# Supplied information
— BEGIN —
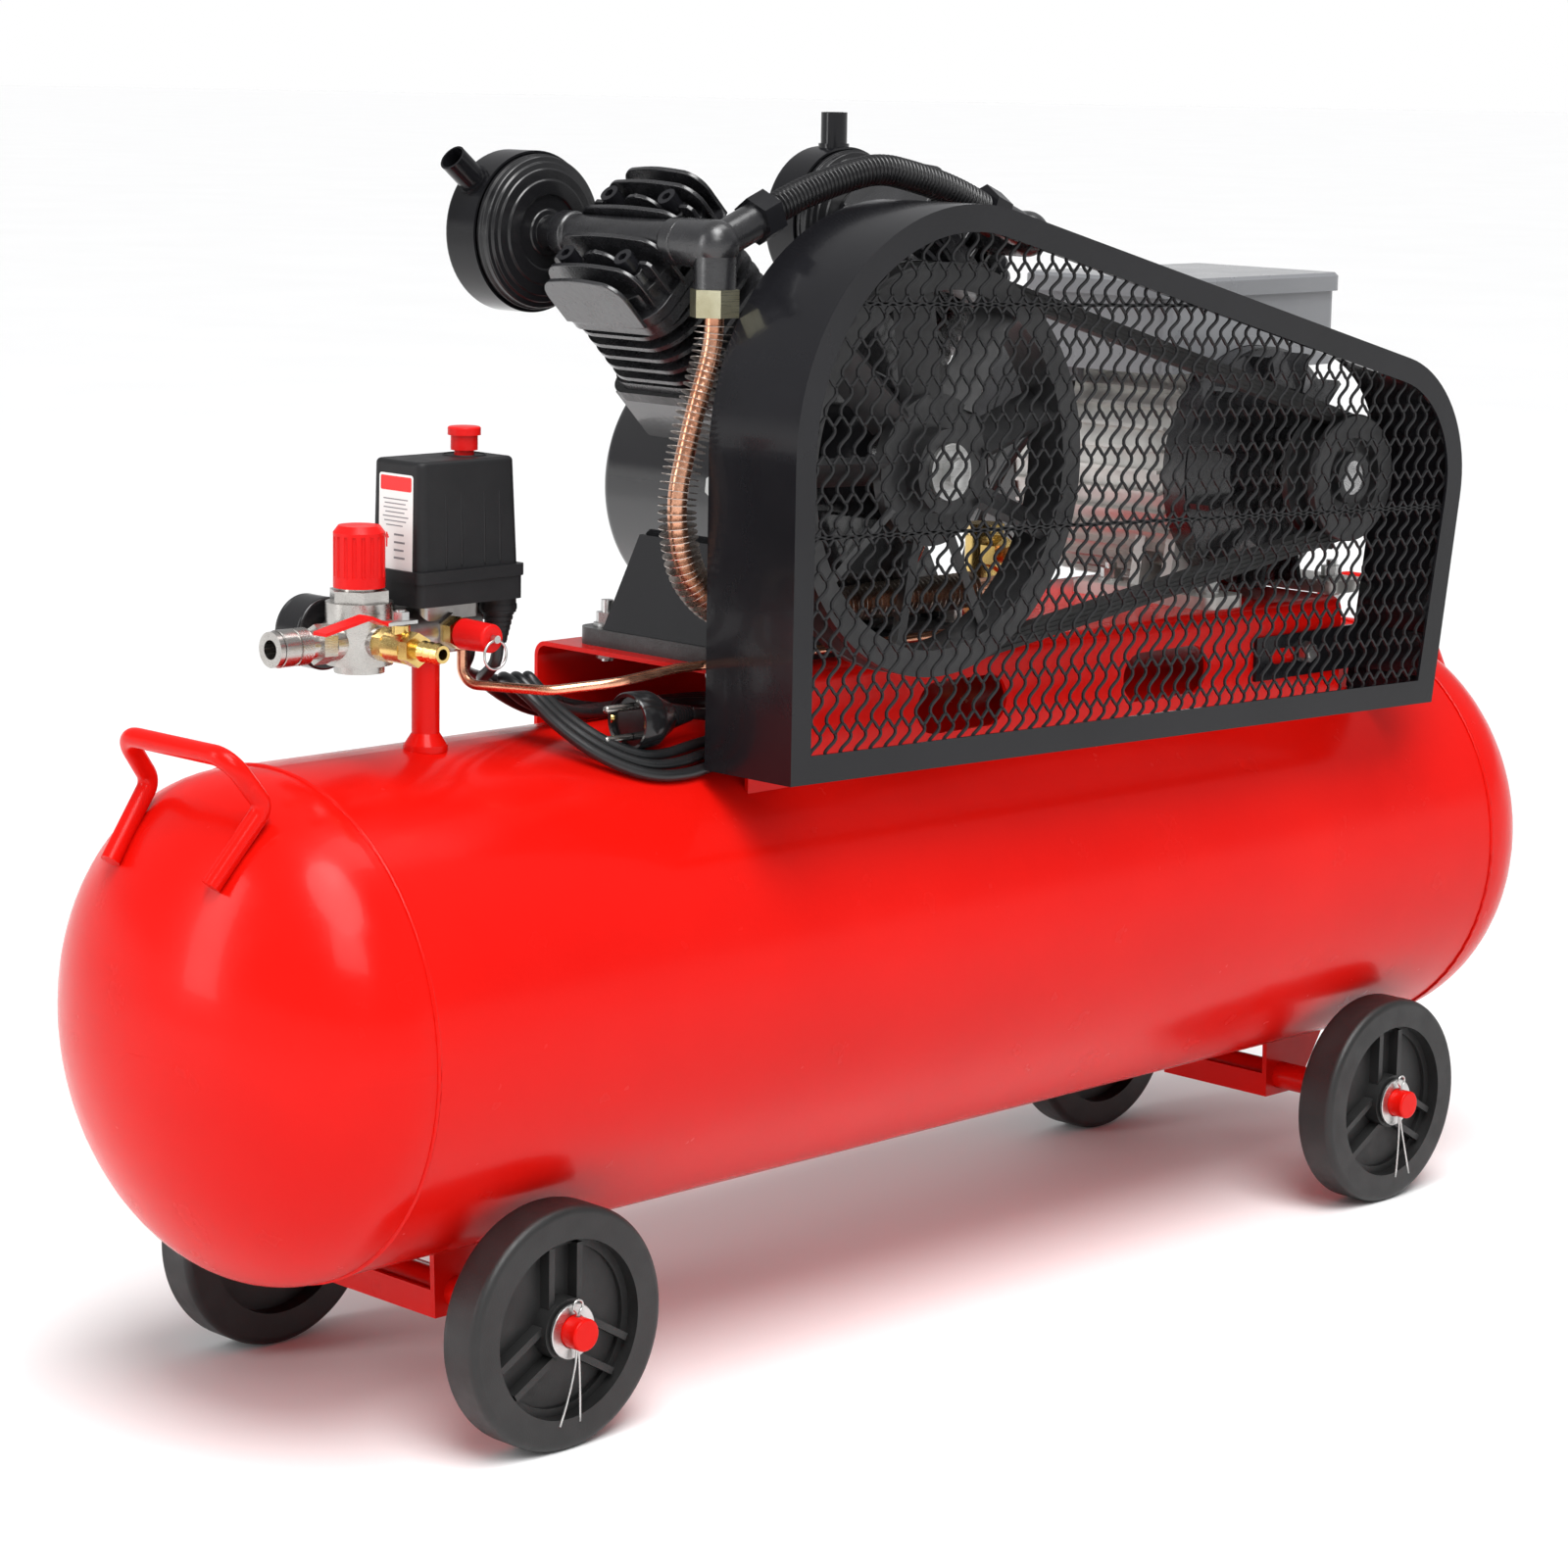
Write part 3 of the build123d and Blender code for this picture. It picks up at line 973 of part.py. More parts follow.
parts["ball_valve_lever"] = ball_valve_lever()

GAUGES = {"outlet": REG_X, "tank": -396.0}
GAUGE_Y0, GAUGE_Y1 = 16.0, 38.0
cases = []
for name, x in GAUGES.items():
    start_y = 12.1 if name == "outlet" else 14.1
    case = rod(22, (x, GAUGE_Y0, MANIFOLD_Z), (x, GAUGE_Y1, MANIFOLD_Z))
    case = fillet(case.edges().filter_by(GeomType.CIRCLE).group_by(Axis.Y)[0], 2)
    case += rod(6, (x, start_y, MANIFOLD_Z), (x, GAUGE_Y0, MANIFOLD_Z))
    case -= rod(20, (x, GAUGE_Y1 - 8, MANIFOLD_Z), (x, GAUGE_Y1 + 5, MANIFOLD_Z))
    case += rod(1.2, (x, GAUGE_Y1 - 9, MANIFOLD_Z), (x, GAUGE_Y1 - 6.5, MANIFOLD_Z))
    cases.append(case)
    needle = rod(2.6, (0, GAUGE_Y1 - 6.1, 0), (0, GAUGE_Y1 - 5, 0)) + block(-5, 14, GAUGE_Y1 - 6.1, GAUGE_Y1 - 5.1, -0.8, 0.8)
    parts["gauge_needle_" + name] = Pos(x, 0, MANIFOLD_Z) * Rot(0, -135 + 180, 0) * needle
parts["gauge_cases"] = group(*cases)


def safety_valve():
    """Brass safety valve with a red cap."""
    x, y = -385.0, -24.1
    body = hexagon(17, (x, y, MANIFOLD_Z), (x, y - 7, MANIFOLD_Z)) + rod(6, (x, y - 7, MANIFOLD_Z), (x, y - 10, MANIFOLD_Z))
    cap = cone(9.4, 8.6, (x, y - 10, MANIFOLD_Z), (x, y - 36, MANIFOLD_Z))
    cap = fillet(cap.edges().group_by(Axis.Y)[0], 2)
    cap -= rod(2.0, (x, y - 30, MANIFOLD_Z), (x, y - 40, MANIFOLD_Z))
    return group(body, cap)


parts["safety_valve"] = safety_valve()
ring_stem = rod(1.4, (-385, -56, MANIFOLD_Z), (-385, -62.8, MANIFOLD_Z)) + rod(2.4, (-385, -60.4, MANIFOLD_Z), (-385, -64.5, MANIFOLD_Z))
ring_loop = Pos(-385, -62.5, MANIFOLD_Z - 9.4) * Rot(90, 0, 0) * Torus(8.6, 0.8)
parts["safety_ring"] = ring_stem + ring_loop

UNLOADER_ROUTE = [
    (-367, MAN_Y - 3, 468),
    (-367, MAN_Y - 3, 441),
    (-347, -68, 442),
    (-312, -89, 446),
    (-262, -88, 449.5),
    (-150, -88.5, 450),
    (-60, -88, 449.5),
    (20, -88, 449.5),
    (66, -76, 451),
    (86, -40, 454),
    (91, -14, 456),
    (92, -8, 456.5),
]
unloader_path = FilletPolyline(*UNLOADER_ROUTE, radius=[11, 18, 30, 60, 60, 60, 30, 30, 30, 4])
section = Plane(origin=unloader_path @ 0, z_dir=unloader_path % 0) * Circle(UNLOADER_R)
parts["unloader_pipe"] = sweep(section, path=unloader_path)

# ---------------------------------------------------------------- drain valve
drain_base = TANK_Z - TANK_R
drain = rod(12, (0, 0, drain_base - 12), (0, 0, drain_base + 2)) - tank_bore(TANK_R + 0.05)
drain += hexagon(17, (0, 0, drain_base - 26), (0, 0, drain_base - 12))
drain += rod(7.8, (0, 0, drain_base - 4), (0, 0, drain_base + 6))
drain += rod(4.5, (0, 0, drain_base - 17), (0, -16, drain_base - 17))
drain -= rod(2.6, (0, 0, drain_base - 17), (0, -20, drain_base - 17))
drain -= rod(2.0 + GAP, (0, 0, drain_base - 30), (0, 0, drain_base - 21))
parts["drain_valve"] = Pos(DRAIN_X, 0, 0) * drain
drain_knob = rod(9, (0, 0, drain_base - 35), (0, 0, drain_base - 27))
drain_knob += rod(2.0, (0, 0, drain_base - 28), (0, 0, drain_base - 21.5))
for k in range(8):
    drain_knob -= Rot(0, 0, 45 * k) * rod(1.4, (9.4, 0, drain_base - 38), (9.4, 0, drain_base - 24))
parts["drain_knob"] = Pos(DRAIN_X, 0, 0) * drain_knob

# ---------------------------------------------------------------- fasteners and plugs
fasteners = list(pipe_nuts)
for x, y in PUMP_BOLTS:
    seat = DECK_Z + 11
    bolt = rod(4, (x, y, DECK_Z - 12), (x, y, seat + 17)) + hexagon(13, (x, y, seat + 2.1), (x, y, seat + 9))
    bolt += pipe(9, 4, (x, y, seat + 0.1), (x, y, seat + 2.1)) + hexagon(13, (x, y, DECK_Z - 10), (x, y, DECK_Z - 3.1))
    fasteners.append(bolt)
for x, y in MOTOR_BOLTS:
    seat = DECK_Z + 9
    bolt = rod(4, (x, y, DECK_Z - 12), (x, y, seat + 13)) + hexagon(13, (x, y, seat + 2.1), (x, y, seat + 9))
    bolt += pipe(9, 4, (x, y, seat + 0.1), (x, y, seat + 2.1)) + hexagon(13, (x, y, DECK_Z - 10), (x, y, DECK_Z - 3.1))
    fasteners.append(bolt)
for x, z in STRAP_BOLTS:
    seat = -DECK_Y - 3.2
    bolt = rod(4, (x, seat - 7, z), (x, -DECK_Y + 12, z)) + hexagon(13, (x, seat - 6, z), (x, seat, z))
    fasteners.append(bolt + hexagon(13, (x, -DECK_Y + 3.1, z), (x, -DECK_Y + 9, z)))
oil_plug = rod(6.9, around_case(OIL_ANGLE, 74, OIL_Y), around_case(OIL_ANGLE, 85, OIL_Y))
oil_plug += rod(11, around_case(OIL_ANGLE, 84.8, OIL_Y), around_case(OIL_ANGLE, 88, OIL_Y))
oil_plug += hexagon(15, around_case(OIL_ANGLE, 88, OIL_Y), around_case(OIL_ANGLE, 96, OIL_Y))
glass = rod(10.9, (CRANK_X, CASE_BACK - 7, GLASS_Z), (CRANK_X, CASE_BACK, GLASS_Z))
glass += hexagon(26, (CRANK_X, CASE_BACK + 0.1, GLASS_Z), (CRANK_X, CASE_BACK + 6, GLASS_Z))
glass -= rod(8, (CRANK_X, CASE_BACK + 3, GLASS_Z), (CRANK_X, CASE_BACK + 8, GLASS_Z))
parts["fasteners_and_plugs"] = group(*fasteners, oil_plug, glass)

# ---------------------------------------------------------------- mains lead and motor cable
PLUG_X, PLUG_Y, PLUG_Z = -272.0, -56.0, 413.4     # centre of the plug's face, which looks to -X


def power_plug():
    """Moulded two-pin plug with a tapered sleeve."""
    y, z = PLUG_Y, PLUG_Z
    body = rod(18.5, (PLUG_X, y, z), (PLUG_X + 16, y, z)) + cone(18.5, 10, (PLUG_X + 16, y, z), (PLUG_X + 32, y, z))
    body = fillet(body.edges().filter_by(GeomType.CIRCLE).group_by(Axis.X)[0], 2)
    body += cone(8.5, 4.4, (PLUG_X + 32, y, z), (PLUG_X + 54, y, z))
    for dz in (-9.5, 9.5):
        body += rod(2.4, (PLUG_X - 19, y, z + dz), (PLUG_X + 2, y, z + dz))
    return body


parts["power_plug"] = power_plug()

HANK_R = 9.5
HANK_ROUTE = [
    (-317, -45, 425),
    (-300, -66, 407),
    (-277, -81, 395.5),
    (-251, -83.5, 394),
    (-222, -78, 397.2),
    (-190, -72, 400),
    (-158, -58, 406),
    (-136, -33, 413),
    (-140, -2, 416.4),
    (-165, 17, 415.5),
    (-200, 22, 415),
    (-236, 20, 415.2),
    (-270, 15, 419),
    (-300, 8, 431),
    (-322, -3, 446),
    (-333, -17, 452),
    (-329, -32, 443),
]


def middle_of(first, second):
    return tuple((Vector(*first) + Vector(*second)) / 2)


def hank_ring():
    """The tied loops of the lead as one closed ring, made in two halves that meet."""
    joins = (middle_of(HANK_ROUTE[-1], HANK_ROUTE[0]), middle_of(HANK_ROUTE[7], HANK_ROUTE[8]))
    front, front_path = tube([joins[0]] + HANK_ROUTE[:8] + [joins[1]], HANK_R)
    back, back_path = tube([joins[1]] + HANK_ROUTE[8:] + [joins[0]], HANK_R)
    return front + back, front_path.length + back_path.length


cord_hank, hank_turn = hank_ring()
parts["cord_hank"] = cord_hank

LEAD_ROUTE = [
    (GLANDS[0][0], GLANDS[0][1], GLAND_END - 0.1),
    (GLANDS[0][0], GLANDS[0][1], 455.5),
    (-344, -15, 446),
    (-337, -5, 442),
    (-325, 0, 442),
]
TAIL_ROUTE = [
    (PLUG_X + 54.1, PLUG_Y, PLUG_Z),
    (-203, PLUG_Y, PLUG_Z),
    (-186, -53, 406.5),
    (-171.5, -44, 403.5),
    (-162.5, -31, 405),
    (-158, -17, 408),
    (-148, -4, 412),
]
cord_tubes = []
for name, route in (("lead", LEAD_ROUTE), ("tail", TAIL_ROUTE)):
    cord, cord_path = tube(route, CORD_D / 2)
    print(name, "arc radii", [round(r, 1) for r in route_radii(route)], "length", round(cord_path.length))
    cord_tubes.append((cord - cord_hank).solids().sort_by(SortBy.VOLUME)[-1])
parts["power_cord"] = group(*cord_tubes)
print("length of one turn of the hank", round(hank_turn))

MOTOR_CABLE_ROUTE = [
    (GLANDS[1][0], GLANDS[1][1], GLAND_END - 0.1),
    (GLANDS[1][0], GLANDS[1][1], 455),
    (-343, 16, 444.5),
    (-322, 30, 437),
    (-286, 41, 428),
    (-250, 51, 416),
    (-213, 60, 403),
    (-168, 64, 395.5),
    (-112, 62, 395.5),
    (-52, 60.5, 396.2),
    (10, 59.5, 396.8),
    (68, 61.5, 396),
    (116, 69, 394),
    (152, 84, 396),
    (180, 101, 404),
    (201, 112, 420),
    (213, 114, 446),
    (221, 108, 482),
    (229, 95, 518),
    (238, 78, 548),
    (248, 60, 570),
    (254, 51, 582),
    (MOTOR_GLAND[0], MOTOR_GLAND[1], 591.9),
]
cable, cable_path = tube(MOTOR_CABLE_ROUTE, CABLE_R)
print("motor cable arc radii", [round(r) for r in route_radii(MOTOR_CABLE_ROUTE)])
parts["motor_cable"] = cable

if __name__ == "__main__":
    for name, shape in parts.items():
        export_step(shape, "parts/" + name + ".step")
    print(len(parts), "nodes")
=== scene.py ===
import math

import bmesh
import bpy
from mathutils import Matrix, Vector


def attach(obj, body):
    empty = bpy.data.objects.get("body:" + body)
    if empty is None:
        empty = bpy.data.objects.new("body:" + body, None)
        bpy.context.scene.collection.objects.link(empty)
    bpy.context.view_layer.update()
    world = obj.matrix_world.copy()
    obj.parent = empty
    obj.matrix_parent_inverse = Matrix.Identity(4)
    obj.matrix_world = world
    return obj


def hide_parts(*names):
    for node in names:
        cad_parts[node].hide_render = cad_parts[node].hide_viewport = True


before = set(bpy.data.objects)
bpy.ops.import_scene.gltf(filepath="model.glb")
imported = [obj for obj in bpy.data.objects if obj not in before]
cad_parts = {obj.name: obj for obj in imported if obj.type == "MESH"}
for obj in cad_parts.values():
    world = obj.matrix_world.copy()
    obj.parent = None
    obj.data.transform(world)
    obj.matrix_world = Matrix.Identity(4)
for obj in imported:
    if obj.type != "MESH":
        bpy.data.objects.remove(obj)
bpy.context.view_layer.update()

MM = 0.001                              # sizes below are in millimetres, as in the CAD

# ---------------------------------------------------------------- places taken from the CAD
TANK_R, TANK_Z = 155.0, 249.0
CRANK_X, CRANK_Z = -84.0, 564.0
GLAND = (-347.0, -21.0, 465.9)
PLUG = (-272.0, -56.0, 413.4)           # centre of the plug's face, which looks to -X
CORD_D = 7.5


def mm(x, y, z):
    return Vector((x, y, z)) * MM


# ---------------------------------------------------------------- camera
def make_camera():
    """Camera at the front left corner, a little above the pump, with a long lens."""
    yaw, pitch, roll = math.radians(44.9075), math.radians(-10.3527), math.radians(1.0043)
    forward = Vector((math.cos(pitch) * math.cos(yaw), math.cos(pitch) * math.sin(yaw), math.sin(pitch)))
    right = forward.cross(Vector((0, 0, 1))).normalized()
    up = right.cross(forward)
    right_rolled = right * math.cos(roll) + up * math.sin(roll)
    up_rolled = up * math.cos(roll) - right * math.sin(roll)
    data = bpy.data.cameras.new("camera")
    data.lens = 94.904
    data.sensor_width = 36
    data.clip_end = 50
    camera = bpy.data.objects.new("camera", data)
    turn = Matrix((right_rolled, up_rolled, -forward)).transposed().to_4x4()
    camera.matrix_world = Matrix.Translation(mm(-1979.66, -1895.40, 834.65)) @ turn
    bpy.context.collection.objects.link(camera)
    bpy.context.scene.camera = camera


make_camera()


# ---------------------------------------------------------------- materials
def new_material(name):
    material = bpy.data.materials.new(name)
    material.use_nodes = True
    return material, material.node_tree, material.node_tree.nodes["Principled BSDF"]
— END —
# Exercise
Only the lines from the one containing "cable, cable_path = tube(MOTOR_CABLE_ROUTE, CABLE_R)" to the one containing "if empty is" are to be printed, both ends included, exactly as written.

# Right answer
cable, cable_path = tube(MOTOR_CABLE_ROUTE, CABLE_R)
print("motor cable arc radii", [round(r) for r in route_radii(MOTOR_CABLE_ROUTE)])
parts["motor_cable"] = cable

if __name__ == "__main__":
    for name, shape in parts.items():
        export_step(shape, "parts/" + name + ".step")
    print(len(parts), "nodes")
=== scene.py ===
import math

import bmesh
import bpy
from mathutils import Matrix, Vector


def attach(obj, body):
    empty = bpy.data.objects.get("body:" + body)
    if empty is None:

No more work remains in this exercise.